Yes, underground, on the margins ... areas twerps like Sting don't even suspect exist, with his multiple Grammys and his wealthy friends and his massive self-regard ... give me a bunch like The Cravats any day.

10:55 AM  
Blogger Dr Anthony Donovan said...


8:33 PM  
Blogger St. Anthony said...

Peripheral and proud.

8:36 PM  
Blogger Dr Anthony Donovan said...

Let's organise a march: Periphery Pride.

Listening to The Fall as I type ...

10:09 PM  
Blogger rockmother said...

Coffee table bands - that's such a wholly accurate appraisal of what those bands/artists are. I'm going to re-check out The Cravats - I haven't heard them for years. Did they live at Dial House or were they just on Penny Rimbaud's label?

9:21 AM  
Blogger Eleuktra Starsoft said...

I remember pissing myself at seeing the opening line of copy in a programme for a Sting concert back in the eighties which went, "Sting is a lion!"

The lion of England. Ha ha. Prancing and roaring.

Mummers who take themselves too seriously deserve public laughter and a kick up the arse, and Sting always did take himself too seriously.
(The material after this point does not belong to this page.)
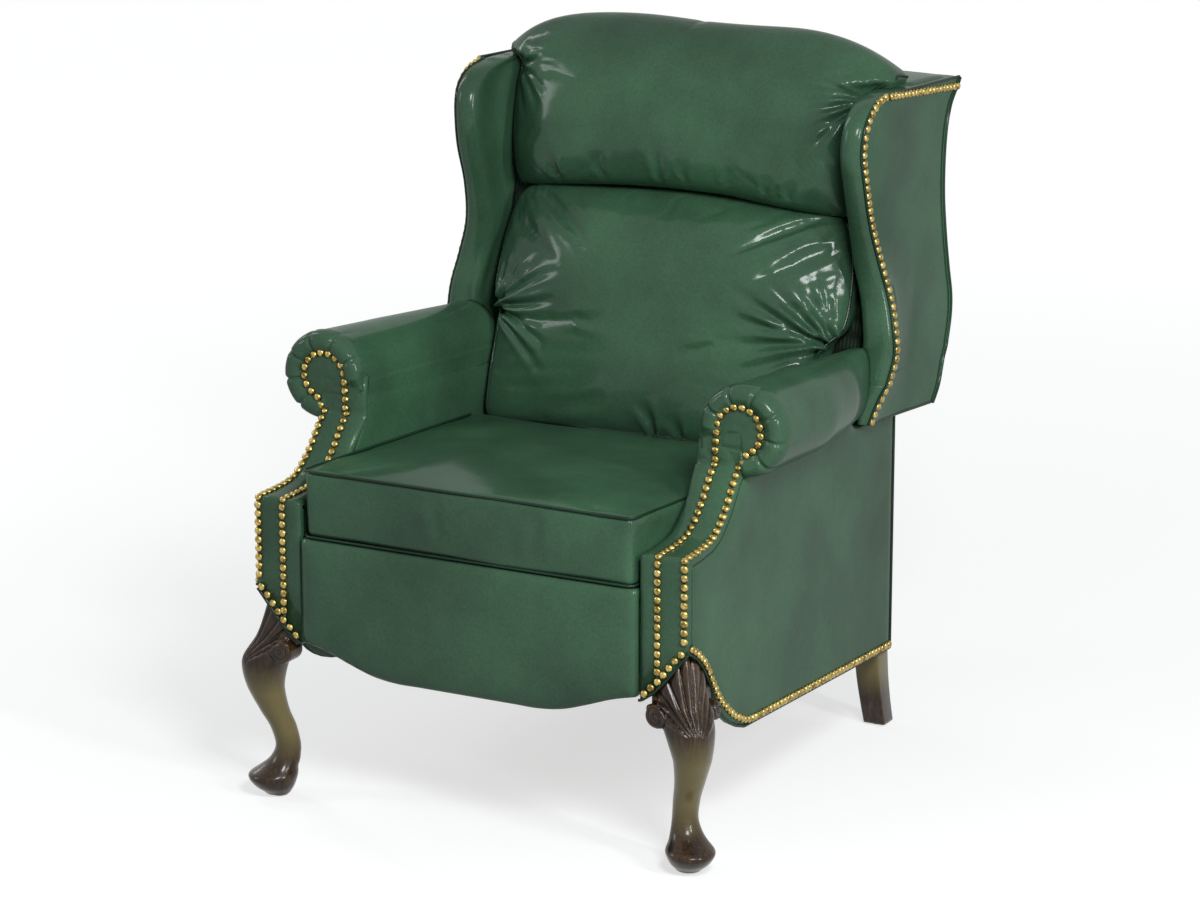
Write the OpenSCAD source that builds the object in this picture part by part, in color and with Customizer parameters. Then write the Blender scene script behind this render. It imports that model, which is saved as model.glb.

Mind you, I quite liked some of the tracks on Dream of the Blue Turtles, though last time I listened it sounded horribly dated in its production. Stuff worthy of the sick bag.

Would you care for some medieval lute playing then, love? What a knob.

2:14 PM  
Blogger St. Anthony said...

Straight outta Redditch, the Cravats ... don't think they ever fetched up at Crass Commune Central ... would have been quite funny to see them there, though. I think they were anarchists with a small 'a', rather than a big 'A'.

Sting, the Lion of England, eh? You've got to laugh ... he's a case, alright, with his lutes and his tantric marathons and his Amazonian tribesmen as fashion accessories.
Didn't Wynton Marsalis sack his brother Bradford for working with Sting's band? Wouldn't agree with Wee Willy Wynton about much, but am in complete accordance with him on that one.